**The request**
Count how many lines have the word "part" in them. Reply with that number by itself.

┄┄┄┄┄┄┄┄┄┄┄┄┄┄┄┄┄┄┄┄

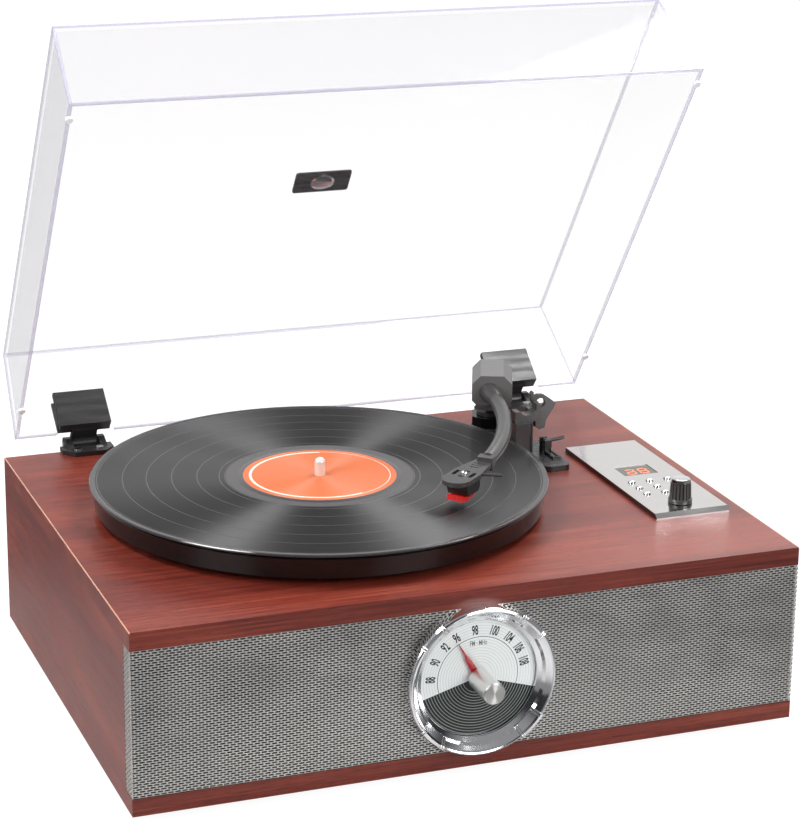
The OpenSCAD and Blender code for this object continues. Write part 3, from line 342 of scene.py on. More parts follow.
# %% Mahogany
def mahogany(name, turn, seed):
    """Wood whose grain runs along X, or along Y when it is turned."""
    made, tree, shader, where = begin(name)
    way = place(tree, "Mapping", Vector=where, Rotation=(0, 0, turn))
    wood = lay_on(tree, "wood grain", Vector=way.outputs[0], Seed=seed)
    broad = place(tree, "ValToRGB", Fac=calc(tree, "MULTIPLY_ADD", wood.outputs["Streak"], 0.8,
                                             calc(tree, "MULTIPLY", wood.outputs["Figure"],
                                                  0.2)))
    ramp = broad.color_ramp
    ramp.elements[0].position, ramp.elements[0].color = 0.26, (0.085, 0.011, 0.007, 1)
    ramp.elements[1].position, ramp.elements[1].color = 0.76, (0.31, 0.062, 0.034, 1)
    middle = ramp.elements.new(0.5)
    middle.color = (0.185, 0.027, 0.015, 1)
    colour = blended(tree, calc(tree, "MULTIPLY", wood.outputs["Pores"], 0.5),
                     broad.outputs["Color"], (0.05, 0.008, 0.006, 1))
    place_in = place(tree, "SeparateXYZ", Vector=where)
    end = calc(tree, "GREATER_THAN", calc(tree, "ABSOLUTE", place_in.outputs["X"]),
               218.35 * MM)
    brim = calc(tree, "GREATER_THAN", place_in.outputs["Z"], TOP - 0.65 * MM)
    colour = blended(tree, calc(tree, "MULTIPLY", calc(tree, "MULTIPLY", end, brim), 0.75),
                     colour, (0.72, 0.40, 0.28, 1))
    tree.links.new(colour, shader.inputs["Base Color"])
    tree.links.new(between(tree, wood.outputs["Streak"], 0.3, 0.7, 0.28, 0.38),
                   shader.inputs["Roughness"])
    raise_by(tree, shader, calc(tree, "SUBTRACT", wood.outputs["Streak"],
                                wood.outputs["Pores"]), 0.03 * MM)
    return made


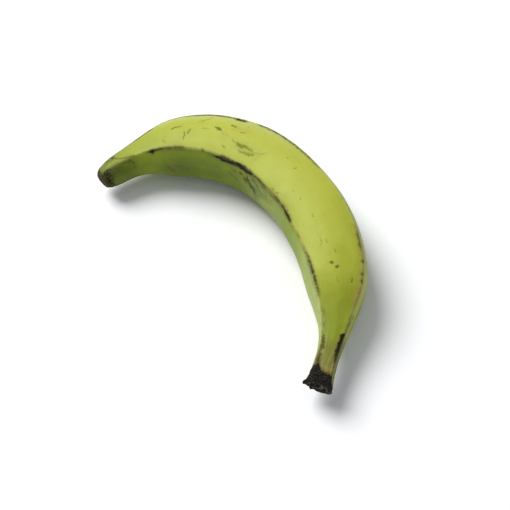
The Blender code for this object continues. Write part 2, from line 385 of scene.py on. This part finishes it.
        (0.5, (196, 314, 0.8), (214, 314, 1.6), (231, 316, 1.0)),
        (0.6, (44, 266, 0.9), (47, 262, 1.5), (50, 250, 1.2)),
        (0.25, (80, 305, 1.0), (100, 302, 1.4), (112, 303, 1.0)), (0.3, (48, 262, 2), (62, 262, 1.5)),
        (0.8, (263, 317, 0.7), (268, 317, 0.9), (275, 328, 1.5)), (0.7, (254, 63, 0.7), (270, 62, 1.0)),
        (0.5, (256, 88, 0.5), (265, 98, 0.8), (272, 98, 0.5)), (0.3, (152, 320, 1.0), (172, 316, 1.0)),
        (0.5, (240, 320, 0.7), (258, 322, 1.0)), (0.25, (236, 52, 0.5), (246, 53, 1.1), (252, 54, 1.0)),
        (0.3, (104, 293, 2.5), (126, 293, 4.0), (146, 300, 3.0)),
        (0.5, (5, 300, 2.0), (12, 302, 1.5), (20, 303, 1.0)), (0.5, (45, 312, 0.9), (62, 312, 0.6)),
    ),
    # pale places, minus for dark ones: how much paler, then as above
    "shades": (
        (0.22, (28, 302, 3), (60, 303, 3), (84, 303, 2)), (-0.15, (44, 252, 5), (62, 255, 5), (88, 258, 3)),
        (0.25, (134, 268, 3), (146, 290, 3)), (0.12, (94, 292, 2), (112, 290, 3)),
        (-0.14, (90, 348, 4), (104, 343, 4)), (0.12, (64, 328, 3), (88, 326, 3)),
        (0.1, (150, 36, 4), (165, 36, 4)), (-0.1, (140, 322, 3), (176, 322, 3)),
        (0.2, (8, 336, 1.5), (12, 334, 2)), (0.16, (222, 66, 4), (236, 68, 4)),
        (0.2, (243, 44, 2), (254, 44, 2)), (0.4, (230, 66, 3), (240, 70, 3), (252, 76, 3)),
        (-0.1, (206, 16, 4), (228, 26, 3)), (-0.14, (102, 341, 3), (116, 341, 3)),
        (0.16, (172, 300, 3), (202, 302, 3)), (0.12, (88, 303, 2), (128, 303, 2)),
        (0.14, (5, 346, 2), (22, 346, 3)), (-0.16, (2, 325, 1.5), (22, 325, 1.5)),
    ),
    # where the black of the blossom scar ends and that of the cut stem begins: degrees round, mm along
    "tipEdge": ((0, 1.0), (40, 2.5), (60, 4), (110, 5), (170, 5), (230, 4), (262, 3.5), (285, 4.5),
                (300, 6), (314, 5.5), (324, 2), (335, 1.2), (360, 1.0)),
    "stubEdge": ((0, 278.8), (28, 280.3), (46, 279.5), (58, 280.5), (68, 284), (105, 284), (125, 279),
                 (170, 276), (210, 277), (250, 276), (290, 278), (309, 278.5), (321, 276), (333, 274.8),
                 (345, 276), (360, 278.8)),
    "scarFace": (1.5, 7.5),               # nearer the end and the middle than this, mm, it is all scar
    # mm inside a stroke's edge at which it begins to show and is full
    "softness": {"tan": (-2.5, 1.5), "smudges": (-1.6, 1.0), "shades": (-4, 3)},
    # whitish bloom, rubbed off the top: strength, then mm along where it comes and goes. The first lies
    # on the outer ridge, at these degrees round and this far to each side, the others on shaded faces
    "outerBloom": (0.42, (28, 60), (95, 150)),
    "outerBand": (50, 16),
    "shadeBlooms": ((0.35, (165, 238), (262, 274)), (0.17, (106, 128), (150, 175))),
    # the face beside the inner ridge is cooler: by how much, degrees round, reach
    "cooler": (0.4, 328, 14),
    # where the neck dries brown, mm along, and the side that stays green, as above
    "dryNeck": (254, 275),
    "greenNeck": (0.85, 84, 26),
    # how far a face has paled in the light: degrees round, share; then mm along, tone of the paled
    # faces and of the shaded ones, from 0 deep green to 1 pale
    "sunned": ((0, 1.0), (50, 1.0), (58, 0.9), (106, 0.85), (118, 0.5), (164, 0.4), (174, 0.12), (236, 0),
               (311, 0), (318, 1.0), (360, 1.0)),
    "topTone": ((0, 0.02), (13, 0.05), (15, 0.22), (20, 0.3), (28, 0.52), (46, 0.74), (60, 0.86), (75, 1),
                (130, 1), (160, 0.95), (216, 0.92), (226, 0.7), (235, 0.5), (247, 0.46), (256, 0.32),
                (268, 0.12), (290, 0.1)),
    "shadeTone": ((0, 0), (14, 0.08), (24, 0.18), (32, 0.34), (46, 0.32), (56, 0.22), (128, 0.25),
                  (145, 0.42), (180, 0.36), (205, 0.5), (220, 0.62), (250, 0.6), (264, 0.35), (290, 0.25)),
}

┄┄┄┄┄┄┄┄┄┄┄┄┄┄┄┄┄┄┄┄

**Full response**
2